Quantum optics with ultra cold atoms

In this project, experiments will be carried out that are concerned with the laser-optical preparation, manipultion, and investigation of atoms. The atoms will be trapped and cooled by laser light, and then studied spectroscopically. The investigation is directed particularly at the quantum mechanical properties of a small number of trapped ultra cold atoms. Systems of small numbers of particles are particularly interesting because they exhibit the nature of quantum mechanical processes in a particularly conspicuous way. This project deals with two regimes of small numbers of quanta of motional energy, corresponding to the low temperature of the atoms. This combination creates new quantum mechanical phenomena which in this project will be investigated for the first time. Starting with a large number of Rubidium atoms that are trapped and precooled in a magneto-optical trap, a fraction of these atoms is loaded into a novel optical dipole trap. This trap consists of six laser beams which overlap in one spot and interfere in pairs. The light frequency is tuned to the high energy side of an atomic resonance. This arrangement creates a 3-dimensional, approximately harmonic, conservative potential with a diameter of about 10 mu-m. The atoms are cooled further with optical cooling techniques which have so far been applied to single trapped ions in Paul traps.
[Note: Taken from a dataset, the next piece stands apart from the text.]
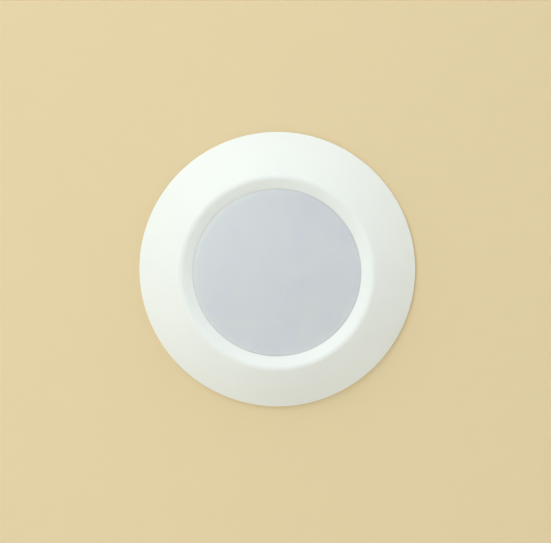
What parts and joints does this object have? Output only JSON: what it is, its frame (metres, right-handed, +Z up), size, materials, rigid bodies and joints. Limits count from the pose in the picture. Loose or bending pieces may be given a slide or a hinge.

The aim of the cooling is to bring several atoms into the ground state of the trap potential such that a quantum degenerate ensemble is created. This degenerate ensemble will eventually be studied quantum optically, in particular with respect to its quantum mechanical state of motion, its internal interactions and its interaction with light. The effect of the number of particles in the ensemble on these quantum mechanical properties will also be investigated.